ArtSeen
Letter from LONDON
The idea of landscape today seems simple, an offering of nature to the trapped urbanite. Given our increasingly mediated lives and the fragile state of the planet, the need to be reminded of the natural world seems all the more pressing. Modern representations of nature in Western painting ultimately derive from the Impressionists, who were given the freedom, though the invention of the paint tube, to bring easel painting outdoors. But that is copying nature, whereas ancient Chinese painters got closer to it through contemplation. In London this month there have been two different examples of contemplating nature.
Carol Rhodes
Andrew Mummery Gallery, London
September 11 – October 10, 2009
www.mummeryschnelle.com

Very simply, Carol Rhodes paints landscapes. Or so it would seem. For the past 15 years she has been creating topographic scenes from an aerial viewpoint. The resulting images are spare, nearly scraped down images of terrain, seemingly devoid of humanity. Her paintings have always possessed a painterly quality, and the landscapes have a diagrammatic or schematic sense about them; hinting thus at a quality of abstraction. Think Morandi but expansive. There is very seldom a view of the sky or a skyline, which helps to create a feeling of “airlessness” and perhaps desolation. With her painterly strokes and lustrous surfaces, the painterly process is very much emphasized in these panels. This is not to suggest that Rhodes is a painter involved with just the formal aspects of her practice; rather I believe that she is searching—through painting—for a sense of place. It is not quite a metaphysical space, as say a Rothko; perhaps it is close to that of Morandi’s. Time here seems to stand still.
There is also a sense of detachment and uprootedness in these imaginary “scenes.” They represent what critic Tom Lubbock describes as “edgelands”—a term coined by the environmental writer, Marion Shoard. These are places that sit on the border between the urban and rural, that are ideal locations for such “non-spaces” as offices, airports, mining pits, and malls. Her titles suggest as much: “Coal,” “Compound and Slope,” “Reservoir and Dam.” It is not quite an atmosphere of desolation as some have suggested, but it seems to me that Rhodes’ paintings depict nature that has been marked by humanity—tainted nature. Man is not represented, but his indelible mark on the earth is acknowledged in this imagery.

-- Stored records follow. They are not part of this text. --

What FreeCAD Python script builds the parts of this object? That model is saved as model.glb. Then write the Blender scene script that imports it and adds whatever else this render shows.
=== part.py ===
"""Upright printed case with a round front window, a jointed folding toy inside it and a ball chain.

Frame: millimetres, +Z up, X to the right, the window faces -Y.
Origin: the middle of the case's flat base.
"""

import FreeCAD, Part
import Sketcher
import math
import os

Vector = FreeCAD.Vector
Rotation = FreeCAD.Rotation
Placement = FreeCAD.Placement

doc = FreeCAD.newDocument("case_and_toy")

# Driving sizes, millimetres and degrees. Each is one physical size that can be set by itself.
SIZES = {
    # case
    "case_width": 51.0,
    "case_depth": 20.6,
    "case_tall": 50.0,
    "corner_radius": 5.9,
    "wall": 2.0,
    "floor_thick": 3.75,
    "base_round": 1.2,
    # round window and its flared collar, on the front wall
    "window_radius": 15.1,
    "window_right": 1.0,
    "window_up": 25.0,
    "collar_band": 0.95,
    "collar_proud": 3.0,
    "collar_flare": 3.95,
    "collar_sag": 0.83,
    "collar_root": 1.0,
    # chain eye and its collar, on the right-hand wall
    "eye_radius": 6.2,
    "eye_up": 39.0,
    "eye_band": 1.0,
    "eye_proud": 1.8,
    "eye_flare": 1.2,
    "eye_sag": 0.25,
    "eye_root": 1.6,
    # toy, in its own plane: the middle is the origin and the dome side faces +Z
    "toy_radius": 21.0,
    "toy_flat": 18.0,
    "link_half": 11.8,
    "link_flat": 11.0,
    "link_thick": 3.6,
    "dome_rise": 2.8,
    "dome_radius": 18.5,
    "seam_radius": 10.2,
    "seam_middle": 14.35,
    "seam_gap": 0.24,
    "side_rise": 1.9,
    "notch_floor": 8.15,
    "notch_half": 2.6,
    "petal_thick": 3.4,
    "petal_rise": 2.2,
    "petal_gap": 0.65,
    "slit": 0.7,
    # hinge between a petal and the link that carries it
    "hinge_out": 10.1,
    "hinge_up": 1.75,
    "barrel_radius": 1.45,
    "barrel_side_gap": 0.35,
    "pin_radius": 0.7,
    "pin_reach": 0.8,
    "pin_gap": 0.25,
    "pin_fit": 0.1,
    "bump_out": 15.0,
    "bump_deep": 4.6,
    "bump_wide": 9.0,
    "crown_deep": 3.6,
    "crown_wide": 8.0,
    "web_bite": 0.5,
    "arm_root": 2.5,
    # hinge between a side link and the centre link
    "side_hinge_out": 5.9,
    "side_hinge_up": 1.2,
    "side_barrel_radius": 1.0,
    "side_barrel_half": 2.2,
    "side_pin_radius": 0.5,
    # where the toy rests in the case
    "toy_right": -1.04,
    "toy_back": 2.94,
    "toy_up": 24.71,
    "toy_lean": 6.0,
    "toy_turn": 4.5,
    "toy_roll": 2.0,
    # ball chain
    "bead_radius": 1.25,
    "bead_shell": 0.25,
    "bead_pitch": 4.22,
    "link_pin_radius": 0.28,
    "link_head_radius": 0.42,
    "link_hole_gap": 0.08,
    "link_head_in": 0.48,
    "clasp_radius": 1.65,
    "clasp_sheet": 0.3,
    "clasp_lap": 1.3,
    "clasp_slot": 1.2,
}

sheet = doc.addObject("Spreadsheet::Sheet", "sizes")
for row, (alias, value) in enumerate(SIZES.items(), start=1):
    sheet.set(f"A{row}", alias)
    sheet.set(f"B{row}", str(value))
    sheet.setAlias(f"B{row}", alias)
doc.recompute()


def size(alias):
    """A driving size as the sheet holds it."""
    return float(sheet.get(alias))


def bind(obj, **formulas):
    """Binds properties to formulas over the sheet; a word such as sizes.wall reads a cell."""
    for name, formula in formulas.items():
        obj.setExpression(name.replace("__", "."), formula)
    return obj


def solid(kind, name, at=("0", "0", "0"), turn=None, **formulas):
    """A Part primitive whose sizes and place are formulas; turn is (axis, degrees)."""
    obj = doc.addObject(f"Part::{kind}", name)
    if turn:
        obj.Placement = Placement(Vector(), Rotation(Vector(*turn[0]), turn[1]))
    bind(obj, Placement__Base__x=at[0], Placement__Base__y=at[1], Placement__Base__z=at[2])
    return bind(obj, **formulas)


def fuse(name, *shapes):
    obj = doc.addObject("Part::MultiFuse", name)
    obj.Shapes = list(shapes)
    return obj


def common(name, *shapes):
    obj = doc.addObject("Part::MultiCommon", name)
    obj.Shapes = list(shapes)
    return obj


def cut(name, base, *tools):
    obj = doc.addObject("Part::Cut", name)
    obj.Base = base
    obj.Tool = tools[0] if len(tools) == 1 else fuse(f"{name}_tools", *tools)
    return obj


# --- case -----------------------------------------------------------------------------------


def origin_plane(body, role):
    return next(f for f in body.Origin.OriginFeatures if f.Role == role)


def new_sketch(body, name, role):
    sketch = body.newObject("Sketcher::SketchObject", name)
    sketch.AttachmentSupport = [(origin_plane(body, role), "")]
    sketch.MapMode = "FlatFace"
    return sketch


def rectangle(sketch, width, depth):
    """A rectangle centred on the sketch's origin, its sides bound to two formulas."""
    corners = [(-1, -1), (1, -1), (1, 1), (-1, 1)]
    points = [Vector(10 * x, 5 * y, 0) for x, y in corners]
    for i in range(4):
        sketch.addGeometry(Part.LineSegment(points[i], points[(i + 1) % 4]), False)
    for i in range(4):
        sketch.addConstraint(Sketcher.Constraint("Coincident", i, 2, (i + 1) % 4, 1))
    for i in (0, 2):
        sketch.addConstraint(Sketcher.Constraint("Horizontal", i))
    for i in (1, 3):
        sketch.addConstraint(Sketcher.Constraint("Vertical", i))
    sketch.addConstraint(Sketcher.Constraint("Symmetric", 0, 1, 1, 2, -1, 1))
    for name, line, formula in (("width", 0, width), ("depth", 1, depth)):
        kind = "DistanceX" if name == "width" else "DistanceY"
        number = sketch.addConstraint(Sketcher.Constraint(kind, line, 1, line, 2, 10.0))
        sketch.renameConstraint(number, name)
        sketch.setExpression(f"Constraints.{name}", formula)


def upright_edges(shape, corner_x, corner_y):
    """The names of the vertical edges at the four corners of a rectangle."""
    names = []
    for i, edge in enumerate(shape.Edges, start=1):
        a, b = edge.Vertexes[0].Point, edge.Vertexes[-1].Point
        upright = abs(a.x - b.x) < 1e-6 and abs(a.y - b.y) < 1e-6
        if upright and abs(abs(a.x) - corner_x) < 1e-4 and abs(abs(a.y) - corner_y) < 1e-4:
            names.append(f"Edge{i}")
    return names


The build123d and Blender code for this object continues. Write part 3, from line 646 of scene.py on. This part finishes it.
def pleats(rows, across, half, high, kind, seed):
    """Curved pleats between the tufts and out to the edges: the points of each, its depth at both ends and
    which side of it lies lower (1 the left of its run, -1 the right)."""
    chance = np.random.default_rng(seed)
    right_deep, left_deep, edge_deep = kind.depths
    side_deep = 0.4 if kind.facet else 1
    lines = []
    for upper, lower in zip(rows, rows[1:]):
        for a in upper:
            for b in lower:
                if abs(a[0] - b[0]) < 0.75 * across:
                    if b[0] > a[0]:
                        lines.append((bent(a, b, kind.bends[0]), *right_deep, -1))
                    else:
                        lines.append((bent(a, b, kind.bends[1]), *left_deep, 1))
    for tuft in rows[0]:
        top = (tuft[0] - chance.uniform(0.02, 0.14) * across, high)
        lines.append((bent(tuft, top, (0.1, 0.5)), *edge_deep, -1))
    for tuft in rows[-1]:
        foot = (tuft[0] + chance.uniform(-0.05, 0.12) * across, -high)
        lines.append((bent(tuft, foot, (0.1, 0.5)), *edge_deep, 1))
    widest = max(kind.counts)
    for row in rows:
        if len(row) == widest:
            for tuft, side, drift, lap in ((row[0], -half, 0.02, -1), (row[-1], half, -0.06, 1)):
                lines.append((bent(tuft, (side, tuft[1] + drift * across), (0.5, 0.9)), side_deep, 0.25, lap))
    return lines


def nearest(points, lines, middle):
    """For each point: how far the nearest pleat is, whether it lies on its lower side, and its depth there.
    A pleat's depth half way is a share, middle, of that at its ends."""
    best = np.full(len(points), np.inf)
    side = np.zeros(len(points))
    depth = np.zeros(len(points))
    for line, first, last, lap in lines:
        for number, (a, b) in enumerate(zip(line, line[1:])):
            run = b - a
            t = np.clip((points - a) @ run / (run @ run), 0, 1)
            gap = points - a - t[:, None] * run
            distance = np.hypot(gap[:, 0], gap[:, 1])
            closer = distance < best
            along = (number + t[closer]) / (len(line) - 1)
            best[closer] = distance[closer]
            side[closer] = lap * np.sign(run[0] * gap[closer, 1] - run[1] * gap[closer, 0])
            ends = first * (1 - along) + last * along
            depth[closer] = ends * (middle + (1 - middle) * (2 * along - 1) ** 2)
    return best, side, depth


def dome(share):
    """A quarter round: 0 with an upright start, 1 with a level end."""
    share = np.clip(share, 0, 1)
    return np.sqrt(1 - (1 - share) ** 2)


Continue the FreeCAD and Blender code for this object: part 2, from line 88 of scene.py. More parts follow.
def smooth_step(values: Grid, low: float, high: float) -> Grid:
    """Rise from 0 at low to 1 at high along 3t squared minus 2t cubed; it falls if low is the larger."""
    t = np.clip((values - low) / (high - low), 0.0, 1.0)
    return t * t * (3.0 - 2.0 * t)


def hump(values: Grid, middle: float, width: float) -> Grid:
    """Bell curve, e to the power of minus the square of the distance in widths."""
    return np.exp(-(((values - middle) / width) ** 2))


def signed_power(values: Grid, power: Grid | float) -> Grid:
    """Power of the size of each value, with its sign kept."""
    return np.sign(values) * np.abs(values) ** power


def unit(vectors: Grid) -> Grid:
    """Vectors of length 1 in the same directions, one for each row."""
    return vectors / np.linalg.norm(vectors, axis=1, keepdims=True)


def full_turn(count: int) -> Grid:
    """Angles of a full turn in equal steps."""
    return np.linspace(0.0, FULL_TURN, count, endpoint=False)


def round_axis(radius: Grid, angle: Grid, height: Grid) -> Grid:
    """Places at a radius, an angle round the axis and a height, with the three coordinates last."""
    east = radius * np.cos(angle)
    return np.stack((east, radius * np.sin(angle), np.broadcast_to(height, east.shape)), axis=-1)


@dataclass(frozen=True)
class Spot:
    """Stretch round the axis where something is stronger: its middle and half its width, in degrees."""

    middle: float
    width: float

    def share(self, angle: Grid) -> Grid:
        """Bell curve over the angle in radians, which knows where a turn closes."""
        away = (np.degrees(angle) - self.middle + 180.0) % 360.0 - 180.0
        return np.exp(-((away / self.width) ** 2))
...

Although all her scenes are imagined, they are created with the aid of photographs, which probably enhances this sense of detachment. Like the Chinese painters before her, Rhodes’ results come about from the act of thinking. This show offers a more comprehensive view of her creative process than usual, in that along with the seven paintings, for the first time there is a group of five working drawings. These are very much like the cartoons of the Renaissance painters, in that they offer a well-worked diagram of the painting to come. However, unlike the Italian masters, these drawings possess a linear quality akin to Giacometti’s attempts to sculpt figure and space out of the white of paper. Likewise, Rhodes seems to be searching for the structure of her landscape. These linear drawings, blemishes and all, were not intended to be refined objects. They are preparatory studies, and as a result, they carry an edgy, searching quality.
In both drawing and painting, it would seem as if Rhodes is joining together parts of the earth and scraping away at its crusty surface. Although her paintings look nothing like his, there is something in them not unlike Lucian Freud: perhaps a condition of “raw” earth, but also an undecipherable sense of unease. The painter Merlin James has written of her painting in relation to the body, an intertwined trinity of earth, body, and painting: “the land is the body is the painting.” Yet, on the other hand, the paint handling itself seems to advocate a meditative calm. It is a “contained expressivity”.
Per Kirkeby
Tate Modern, London
June 17 - September 6, 2009
www.tate.org.uk
The senior Per Kirkeby offers a more expansive interpretation of contemplative reflection on nature. A retrospective at the Tate provides us with the range of the Dane’s oeuvre, from paintings large and small to drawings and bronze sculptures, and, even, his books of criticism, history, and poetry. Covering a career of some 40 years, it is probably his paintings for which he is best known. From the experimental, Sigmar Polke-esque work from the 1960s, which combined collaged Pop imagery with gestural painting as well as pattern painting with loose figuration, to the 80s, when his painting took a Neo-Expressionist stance, it feels as if Kirkeby has the traits of a cave painter.
Prehistoric painters in the Dordogne used the cave wall’s natural relief patterns to provide the basis for their drawing of animals. The walls enabled the painter to draw out the “spirit” of the animal; likewise Kirkeby seems to be “feeling out” the structure of his drawing (with paint) through the gestural underpainting. The more recent large-scale paintings—which take up the last third of the show—have linear drawings of geological formations, floral shapes, or wood-grain over expressive patches of colour. Kirkeby seems to be digging out space in the picture plane with imagery that suggests dense forests or mountainsides. Given this subject matter, it should come as no surprise then that Per Kirkeby first trained as a geologist. Where Rhodes’ paintings encourage meditation, Kirkeby’s is an expansive and brash but earthy vision.